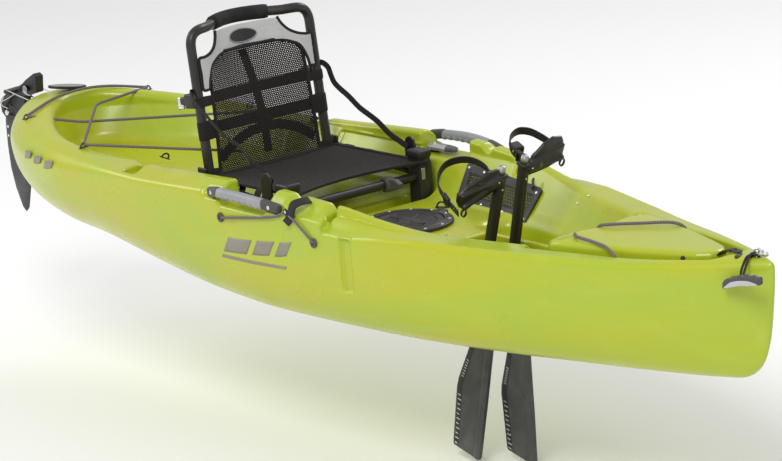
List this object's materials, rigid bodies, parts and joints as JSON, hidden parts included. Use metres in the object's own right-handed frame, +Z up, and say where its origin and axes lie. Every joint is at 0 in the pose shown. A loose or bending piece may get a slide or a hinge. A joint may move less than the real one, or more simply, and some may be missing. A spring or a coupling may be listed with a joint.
{
  "type": "pedal kayak",
  "caption": "Sit-on-top kayak with a hollow moulded hull, folding mesh seat, twin-fin pedal drive, kick-up rudder, deck hatches, bungees and carry handles.",
  "frame": {"origin": "on the keel line, at half the hull's length", "axes": "+X towards the bow, +Y to port, +Z up"},
  "size_m": [3.1259, 0.782, 1.0292],
  "materials": {
    "hull_plastic": "glossy moulded polyethylene",
    "black_plastic": "moulded",
    "dark_grey_plastic": "moulded",
    "grey_grip": "satin",
    "grey_fabric": "woven",
    "black_tube": "satin",
    "mesh_fabric": "open weave",
    "black_rubber": "matt",
    "cord": "braided",
    "steel": "brushed"
  },
  "bodies": {
    "hull": {"hull_shell": "hull_plastic", "drain_plug": "black_plastic", "hatch_hinge_strap": "black_plastic", "centre_hatch_ring": "black_plastic", "drive_spine": "black_plastic", "rudder_bracket": "black_plastic", "steering_base": "black_plastic", "handle_strap_port": "black_plastic", "handle_strap_stbd": "black_plastic", "seat_post_port": "black_plastic", "seat_post_stbd": "black_plastic", "mesh_pocket_port": "black_plastic", "mesh_pocket_stbd": "black_plastic", "recline_strap_port": "black_plastic", "recline_strap_stbd": "black_plastic", "stern_badge": "dark_grey_plastic", "handle_grip_port": "grey_grip", "handle_grip_stbd": "grey_grip", "seat_frame": "black_tube", "seat_sling": "mesh_fabric", "bow_hatch_gasket": "black_rubber", "centre_hatch_seal": "black_rubber", "paddle_hook_port": "black_rubber", "paddle_hook_stbd": "black_rubber", "paddle_bungee_port": "cord", "paddle_bungee_stbd": "cord", "cargo_bungee": "cord", "crank_axle": "steel", "fin_shaft": "steel", "rudder_pin": "steel", "bow_padeye": "steel"},
    "bow_lid": {"bow_hatch_lid": "hull_plastic", "hatch_bungee_port": "cord", "hatch_bungee_stbd": "cord"},
    "floor_hatch": {"centre_hatch_cover": "black_plastic"},
    "crank_arm_stbd": {"crank_stbd": "black_tube"},
    "crank_arm_port": {"crank_port": "black_tube"},
    "foot_pedal_stbd": {"pedal_stbd": "black_plastic", "pedal_strap_stbd": "black_rubber"},
    "foot_pedal_port": {"pedal_port": "black_plastic", "pedal_strap_port": "black_rubber"},
    "fin_arm_rear": {"fin_mast_rear": "steel"},
    "fin_arm_front": {"fin_mast_front": "steel"},
    "fin_leaf_rear": {"fin_rear": "dark_grey_plastic"},
    "fin_leaf_front": {"fin_front": "dark_grey_plastic"},
    "rudder": {"rudder_head": "black_plastic", "blade_bolt": "steel"},
    "blade": {"rudder_blade": "dark_grey_plastic"},
    "steering": {"steering_lever": "steel"},
    "seat_back": {"back_frame": "black_tube", "back_panel": "mesh_fabric", "back_yoke": "grey_fabric", "foam_grip": "black_rubber"},
    "seat_cam": {"seat_lever": "dark_grey_plastic"},
    "lock_port": {"drive_lock_port": "dark_grey_plastic"},
    "lock_stbd": {"drive_lock_stbd": "dark_grey_plastic"},
    "toggle": {"bow_toggle": "dark_grey_plastic", "bow_cord": "black_plastic"}
  },
  "joints": [
    {"name": "bow_lid_open", "type": "hinge", "parent": "hull", "child": "bow_lid", "pos_m": [1.3, 0, 0.316], "axis": [0, 1, 0], "range_deg": [0, 100]},
    {"name": "floor_hatch_turn", "type": "hinge", "parent": "hull", "child": "floor_hatch", "pos_m": [0.14, 0, 0.204], "axis": [0, 0, 1], "range_deg": [0, 90]},
    {"name": "pedal_swing_stbd", "type": "hinge", "parent": "hull", "child": "crank_arm_stbd", "pos_m": [0.47, 0, 0.085], "axis": [0, 1, 0], "range_deg": [-27, 23]},
    {"name": "pedal_swing_port", "type": "hinge", "parent": "hull", "child": "crank_arm_port", "pos_m": [0.47, 0, 0.085], "axis": [0, 1, 0], "range_deg": [-23, 27]},
    {"name": "pedal_tilt_stbd", "type": "hinge", "parent": "crank_arm_stbd", "child": "foot_pedal_stbd", "pos_m": [0.56827, -0.118, 0.38744], "axis": [0, 1, 0], "range_deg": [-30, 30]},
    {"name": "pedal_tilt_port", "type": "hinge", "parent": "crank_arm_port", "child": "foot_pedal_port", "pos_m": [0.54962, 0.118, 0.39287], "axis": [0, 1, 0], "range_deg": [-30, 30]},
    {"name": "fin_sweep_rear", "type": "hinge", "parent": "hull", "child": "fin_arm_rear", "pos_m": [0.445, 0, -0.018], "axis": [1, 0, 0], "range_deg": [-64.4, 75.6]},
    {"name": "fin_sweep_front", "type": "hinge", "parent": "hull", "child": "fin_arm_front", "pos_m": [0.57, 0, -0.018], "axis": [1, 0, 0], "range_deg": [-75.6, 64.4]},
    {"name": "fin_feather_rear", "type": "hinge", "parent": "fin_arm_rear", "child": "fin_leaf_rear", "pos_m": [0.445, 0, -0.018], "axis": [0, -0.225, -0.9744], "range_deg": [-15, 15]},
    {"name": "fin_feather_front", "type": "hinge", "parent": "fin_arm_front", "child": "fin_leaf_front", "pos_m": [0.57, 0, -0.018], "axis": [0, 0, -1], "range_deg": [-15, 15]},
    {"name": "rudder_steer", "type": "hinge", "parent": "hull", "child": "rudder", "pos_m": [-1.484, 0, 0.252], "axis": [0, 0, 1], "range_deg": [-35, 35]},
    {"name": "steering_lever_turn", "type": "hinge", "parent": "hull", "child": "steering", "pos_m": [-0.125, 0.322, 0.298], "axis": [0, 0, 1], "range_deg": [-17.5, 17.5]},
    {"name": "blade_kick_up", "type": "hinge", "parent": "rudder", "child": "blade", "pos_m": [-1.59, 0, 0.262], "axis": [0, 1, 0], "range_deg": [0, 95]},
    {"name": "seat_back_fold", "type": "hinge", "parent": "hull", "child": "seat_back", "pos_m": [-0.414, 0, 0.294], "axis": [0, 1, 0], "range_deg": [-18, 78]},
    {"name": "seat_cam_turn", "type": "hinge", "parent": "hull", "child": "seat_cam", "pos_m": [-0.061, 0.104, 0.25], "axis": [0, 1, 0], "range_deg": [0, 40]},
    {"name": "drive_lock_turn_port", "type": "hinge", "parent": "hull", "child": "lock_port", "pos_m": [0.64, 0.033, 0.132], "axis": [0, 1, 0], "range_deg": [0, 90]},
    {"name": "drive_lock_turn_stbd", "type": "hinge", "parent": "hull", "child": "lock_stbd", "pos_m": [0.64, -0.033, 0.132], "axis": [0, 1, 0], "range_deg": [0, 90]},
    {"name": "toggle_swing", "type": "hinge", "parent": "hull", "child": "toggle", "pos_m": [1.395, 0, 0.329], "axis": [1, 0, 0], "range_deg": [-100, 0]}
  ],
  "couplings": [
    {"joint": "pedal_swing_port", "follows": "pedal_swing_stbd", "ratio": -1},
    {"joint": "fin_sweep_rear", "follows": "pedal_swing_stbd", "ratio": -2.8},
    {"joint": "fin_sweep_front", "follows": "pedal_swing_stbd", "ratio": 2.8},
    {"joint": "steering_lever_turn", "follows": "rudder_steer", "ratio": 0.5}
  ]
}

* * * * * * *

**Set problem**
Please repeat the listing above in full and exactly.

**The completed task**
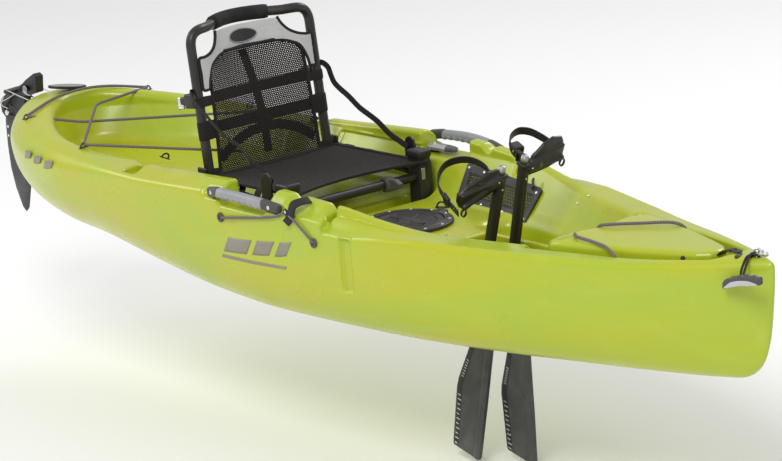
List this object's materials, rigid bodies, parts and joints as JSON, hidden parts included. Use metres in the object's own right-handed frame, +Z up, and say where its origin and axes lie. Every joint is at 0 in the pose shown. A loose or bending piece may get a slide or a hinge. A joint may move less than the real one, or more simply, and some may be missing. A spring or a coupling may be listed with a joint.
{
  "type": "pedal kayak",
  "caption": "Sit-on-top kayak with a hollow moulded hull, folding mesh seat, twin-fin pedal drive, kick-up rudder, deck hatches, bungees and carry handles.",
  "frame": {"origin": "on the keel line, at half the hull's length", "axes": "+X towards the bow, +Y to port, +Z up"},
  "size_m": [3.1259, 0.782, 1.0292],
  "materials": {
    "hull_plastic": "glossy moulded polyethylene",
    "black_plastic": "moulded",
    "dark_grey_plastic": "moulded",
    "grey_grip": "satin",
    "grey_fabric": "woven",
    "black_tube": "satin",
    "mesh_fabric": "open weave",
    "black_rubber": "matt",
    "cord": "braided",
    "steel": "brushed"
  },
  "bodies": {
    "hull": {"hull_shell": "hull_plastic", "drain_plug": "black_plastic", "hatch_hinge_strap": "black_plastic", "centre_hatch_ring": "black_plastic", "drive_spine": "black_plastic", "rudder_bracket": "black_plastic", "steering_base": "black_plastic", "handle_strap_port": "black_plastic", "handle_strap_stbd": "black_plastic", "seat_post_port": "black_plastic", "seat_post_stbd": "black_plastic", "mesh_pocket_port": "black_plastic", "mesh_pocket_stbd": "black_plastic", "recline_strap_port": "black_plastic", "recline_strap_stbd": "black_plastic", "stern_badge": "dark_grey_plastic", "handle_grip_port": "grey_grip", "handle_grip_stbd": "grey_grip", "seat_frame": "black_tube", "seat_sling": "mesh_fabric", "bow_hatch_gasket": "black_rubber", "centre_hatch_seal": "black_rubber", "paddle_hook_port": "black_rubber", "paddle_hook_stbd": "black_rubber", "paddle_bungee_port": "cord", "paddle_bungee_stbd": "cord", "cargo_bungee": "cord", "crank_axle": "steel", "fin_shaft": "steel", "rudder_pin": "steel", "bow_padeye": "steel"},
    "bow_lid": {"bow_hatch_lid": "hull_plastic", "hatch_bungee_port": "cord", "hatch_bungee_stbd": "cord"},
    "floor_hatch": {"centre_hatch_cover": "black_plastic"},
    "crank_arm_stbd": {"crank_stbd": "black_tube"},
    "crank_arm_port": {"crank_port": "black_tube"},
    "foot_pedal_stbd": {"pedal_stbd": "black_plastic", "pedal_strap_stbd": "black_rubber"},
    "foot_pedal_port": {"pedal_port": "black_plastic", "pedal_strap_port": "black_rubber"},
    "fin_arm_rear": {"fin_mast_rear": "steel"},
    "fin_arm_front": {"fin_mast_front": "steel"},
    "fin_leaf_rear": {"fin_rear": "dark_grey_plastic"},
    "fin_leaf_front": {"fin_front": "dark_grey_plastic"},
    "rudder": {"rudder_head": "black_plastic", "blade_bolt": "steel"},
    "blade": {"rudder_blade": "dark_grey_plastic"},
    "steering": {"steering_lever": "steel"},
    "seat_back": {"back_frame": "black_tube", "back_panel": "mesh_fabric", "back_yoke": "grey_fabric", "foam_grip": "black_rubber"},
    "seat_cam": {"seat_lever": "dark_grey_plastic"},
    "lock_port": {"drive_lock_port": "dark_grey_plastic"},
    "lock_stbd": {"drive_lock_stbd": "dark_grey_plastic"},
    "toggle": {"bow_toggle": "dark_grey_plastic", "bow_cord": "black_plastic"}
  },
  "joints": [
    {"name": "bow_lid_open", "type": "hinge", "parent": "hull", "child": "bow_lid", "pos_m": [1.3, 0, 0.316], "axis": [0, 1, 0], "range_deg": [0, 100]},
    {"name": "floor_hatch_turn", "type": "hinge", "parent": "hull", "child": "floor_hatch", "pos_m": [0.14, 0, 0.204], "axis": [0, 0, 1], "range_deg": [0, 90]},
    {"name": "pedal_swing_stbd", "type": "hinge", "parent": "hull", "child": "crank_arm_stbd", "pos_m": [0.47, 0, 0.085], "axis": [0, 1, 0], "range_deg": [-27, 23]},
    {"name": "pedal_swing_port", "type": "hinge", "parent": "hull", "child": "crank_arm_port", "pos_m": [0.47, 0, 0.085], "axis": [0, 1, 0], "range_deg": [-23, 27]},
    {"name": "pedal_tilt_stbd", "type": "hinge", "parent": "crank_arm_stbd", "child": "foot_pedal_stbd", "pos_m": [0.56827, -0.118, 0.38744], "axis": [0, 1, 0], "range_deg": [-30, 30]},
    {"name": "pedal_tilt_port", "type": "hinge", "parent": "crank_arm_port", "child": "foot_pedal_port", "pos_m": [0.54962, 0.118, 0.39287], "axis": [0, 1, 0], "range_deg": [-30, 30]},
    {"name": "fin_sweep_rear", "type": "hinge", "parent": "hull", "child": "fin_arm_rear", "pos_m": [0.445, 0, -0.018], "axis": [1, 0, 0], "range_deg": [-64.4, 75.6]},
    {"name": "fin_sweep_front", "type": "hinge", "parent": "hull", "child": "fin_arm_front", "pos_m": [0.57, 0, -0.018], "axis": [1, 0, 0], "range_deg": [-75.6, 64.4]},
    {"name": "fin_feather_rear", "type": "hinge", "parent": "fin_arm_rear", "child": "fin_leaf_rear", "pos_m": [0.445, 0, -0.018], "axis": [0, -0.225, -0.9744], "range_deg": [-15, 15]},
    {"name": "fin_feather_front", "type": "hinge", "parent": "fin_arm_front", "child": "fin_leaf_front", "pos_m": [0.57, 0, -0.018], "axis": [0, 0, -1], "range_deg": [-15, 15]},
    {"name": "rudder_steer", "type": "hinge", "parent": "hull", "child": "rudder", "pos_m": [-1.484, 0, 0.252], "axis": [0, 0, 1], "range_deg": [-35, 35]},
    {"name": "steering_lever_turn", "type": "hinge", "parent": "hull", "child": "steering", "pos_m": [-0.125, 0.322, 0.298], "axis": [0, 0, 1], "range_deg": [-17.5, 17.5]},
    {"name": "blade_kick_up", "type": "hinge", "parent": "rudder", "child": "blade", "pos_m": [-1.59, 0, 0.262], "axis": [0, 1, 0], "range_deg": [0, 95]},
    {"name": "seat_back_fold", "type": "hinge", "parent": "hull", "child": "seat_back", "pos_m": [-0.414, 0, 0.294], "axis": [0, 1, 0], "range_deg": [-18, 78]},
    {"name": "seat_cam_turn", "type": "hinge", "parent": "hull", "child": "seat_cam", "pos_m": [-0.061, 0.104, 0.25], "axis": [0, 1, 0], "range_deg": [0, 40]},
    {"name": "drive_lock_turn_port", "type": "hinge", "parent": "hull", "child": "lock_port", "pos_m": [0.64, 0.033, 0.132], "axis": [0, 1, 0], "range_deg": [0, 90]},
    {"name": "drive_lock_turn_stbd", "type": "hinge", "parent": "hull", "child": "lock_stbd", "pos_m": [0.64, -0.033, 0.132], "axis": [0, 1, 0], "range_deg": [0, 90]},
    {"name": "toggle_swing", "type": "hinge", "parent": "hull", "child": "toggle", "pos_m": [1.395, 0, 0.329], "axis": [1, 0, 0], "range_deg": [-100, 0]}
  ],
  "couplings": [
    {"joint": "pedal_swing_port", "follows": "pedal_swing_stbd", "ratio": -1},
    {"joint": "fin_sweep_rear", "follows": "pedal_swing_stbd", "ratio": -2.8},
    {"joint": "fin_sweep_front", "follows": "pedal_swing_stbd", "ratio": 2.8},
    {"joint": "steering_lever_turn", "follows": "rudder_steer", "ratio": 0.5}
  ]
}